Para além das belas e longas frases do livro, do relato pessoal, honesto, cru e intenso do que foi ser jovem no pós-Guerra, dos relatos dos clubes de jazz, tão bem narrados que é possível ouvir a música tocar e as paredes suarem, sempre me cativou nos beatniks o fato das experiências não serem relativizadas, ponderadas, defendidas. Viajar, ver o mundo, estar vivo, aproveitar, era um absoluto, um imperativo, que se fechava em si. Da mesma forma que não se questiona o religioso do porquê de dedicar sua vida à salvação da humanidade, ou o artista dos motivos que o levam a escolher a arte, o único tema que não está em “On the Road” é uma justificativa para se atravessar os Estados Unidos em busca do carpe diem dos anos 1950. Apenas, porque sim. Porque estava lá. Porque estamos vivos. Porque o tempo é curto. Porque é preciso viver. É preciso viver!

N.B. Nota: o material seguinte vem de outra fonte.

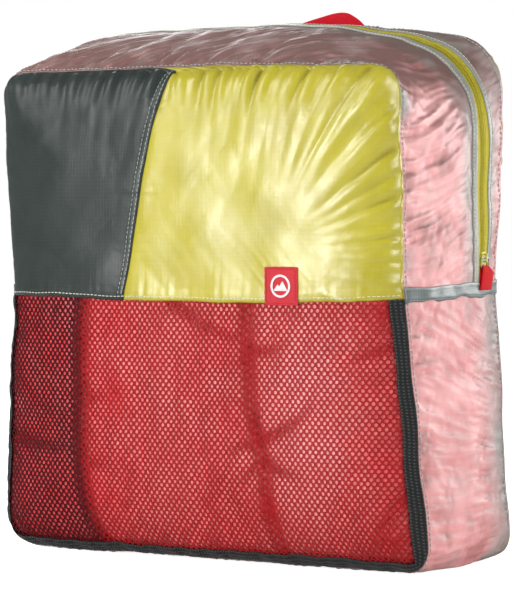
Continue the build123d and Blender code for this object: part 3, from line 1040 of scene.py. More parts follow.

Termino essa coluna me esforçando para voltar às palavras e parar de olhar para o mapa da América Latina. Passei duas vezes por Puno, no Peru, mas não tive tempo de visitar as ilhas flutuantes. E seria demais ver o deserto de sal mais uma vez, bem como descer até as profundezas da terra, em Sucre, onde a prata foi descoberta. Algumas obras são muito mais do que o enredo que as conduzem, muito mais do que a tradição literária na qual se firmam: certos livros encerram uma forma de pensamento, um meio de vida, e é isso que faz sua grandeza. É o caso de “On the Road”. Quando o livro novamente me chamar, sinto que irei.

Livro

“On the Road – Pé na estrada”, de Jack Kerouac. Tradução de Eduardo Bueno. L&PM Editores, 358 páginas, R$ 42,90.